Le nouveau Président de l’Office des Transports, Jean Félix Acquaviva, a peu de temps pour agir, pour éviter que la concurrence acharnée qui se dessine autour de la future DSP ne se transforme en un chaos économique et social qui serait finalement préjudiciable à tous. Il a relancé le projet d’une compagnie régionale sous l’égide de la CTC dans laquelle les différents protagonistes, qui sont tous des acteurs de l’économie corse, seraient parties prenantes.
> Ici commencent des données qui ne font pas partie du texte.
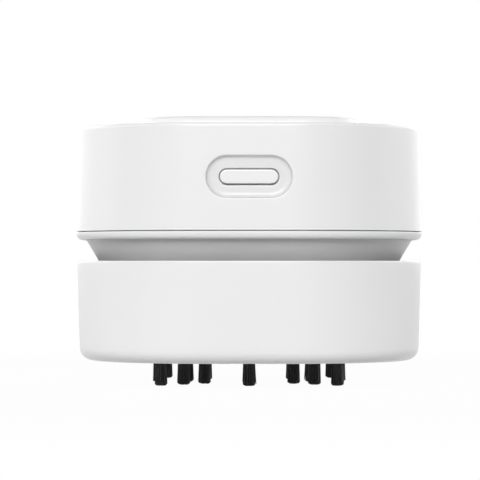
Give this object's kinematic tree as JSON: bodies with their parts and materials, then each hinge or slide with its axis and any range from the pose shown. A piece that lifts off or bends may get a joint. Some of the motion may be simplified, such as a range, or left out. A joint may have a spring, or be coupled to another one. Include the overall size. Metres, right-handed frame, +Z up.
{
  "type": "desktop mini vacuum cleaner",
  "caption": "Palm-sized desktop vacuum: rounded-square head with push button over a dust box standing on black brush tufts.",
  "frame": {"origin": "middle of the underside, in the plane of the bristle tips", "axes": "+Z up, -Y the front with the power button, +X to the right seen from the front"},
  "size_m": [0.084, 0.084, 0.0643],
  "materials": {
    "white_shell": "satin moulded white",
    "white_cap": "satin moulded white",
    "white_button": "polished white",
    "white_underside": "fine matt",
    "grey_neck": "fine matt light grey",
    "bristle": "black nylon bristle",
    "filter_frame": "matt",
    "filter_sheet": "folded non-woven sheet",
    "rubber": "matt",
    "fan": "satin black",
    "steel": "bright",
    "motor_steel": "drawn can",
    "socket_steel": "tinned",
    "brass": "stamped",
    "black_plastic": "matt",
    "circuit_board": "green lacquer",
    "cell_pouch": "silver laminate pouch"
  },
  "bodies": {
    "dust_base": {"dust_box": "white_shell", "inlet_tube": "white_shell", "brush_plate": "white_underside", "inner_tufts": "bristle", "outer_tufts": "bristle", "corner_tufts": "bristle"},
    "filter_insert": {"filter_frame": "filter_frame", "filter_sheet": "filter_sheet"},
    "motor_head": {"exhaust_neck": "grey_neck", "box_seal": "rubber", "fan_inlet_plate": "grey_neck", "motor_deck": "grey_neck", "motor_can": "motor_steel", "motor_end_cap": "black_plastic", "motor_terminals": "brass", "motor_damper": "rubber", "motor_screws": "steel", "casing_screws": "steel", "base_ring": "white_shell", "upper_shell": "white_shell", "top_cap": "white_cap", "switch_body": "black_plastic", "control_board": "circuit_board", "controller_chip": "black_plastic", "battery_cell": "cell_pouch", "battery_cradle": "black_plastic", "charge_board": "circuit_board", "board_screws": "steel", "usb_socket": "socket_steel"},
    "fan_rotor": {"impeller": "fan", "motor_shaft": "steel"},
    "power_key": {"power_button": "white_button", "switch_plunger": "black_plastic"}
  },
  "joints": [
    {"name": "head_lift", "type": "slide", "parent": "dust_base", "child": "motor_head", "axis": [0, 0, 1], "range_m": [0, 0.03]},
    {"name": "filter_lift", "type": "slide", "parent": "dust_base", "child": "filter_insert", "axis": [0, 0, 1], "range_m": [0, 0.015]},
    {"name": "fan_spin", "type": "hinge", "parent": "motor_head", "child": "fan_rotor", "pos_m": [0, 0, 0.031], "axis": [0, 0, 1], "continuous": true},
    {"name": "button_push", "type": "slide", "parent": "motor_head", "child": "power_key", "axis": [0, 1, 0], "range_m": [0, 0.0006], "stiffness_N_per_m": 1200, "springref_m": -0.0006}
  ],
  "couplings": [
    {"joint": "filter_lift", "follows": "head_lift", "ratio": 0.5}
  ]
}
Il faudra convaincre Bruxelles que cela reste conforme aux règles européennes, et, sans doute plus difficile encore, rallier au projet la totalité ou presque des acteurs de la guerre navale qui fait rage aujourd’hui sur les quais de Marseille mais qui, désormais, engage avant tout des entreprises corses.
Mais, parmi elles, qui aurait réellement intérêt à ce qu’une guerre économique se développe, que la manne de la continuité territoriale ne se tarisse et que des centaines de familles corses se retrouvent sans emplois au profit d’une course au low-cost ?
A vrai dire, ce n’est l’intérêt de personne, et il serait bon qu’au final la raison puisse l’emporter !
En obtenant la levée sans condition du blocus, l’Exécutif a marqué un point décisif. L’avenir des transports maritimes peut s’écrire désormais dans des termes nouveaux, et privilégier enfin les intérêts du peuple corse.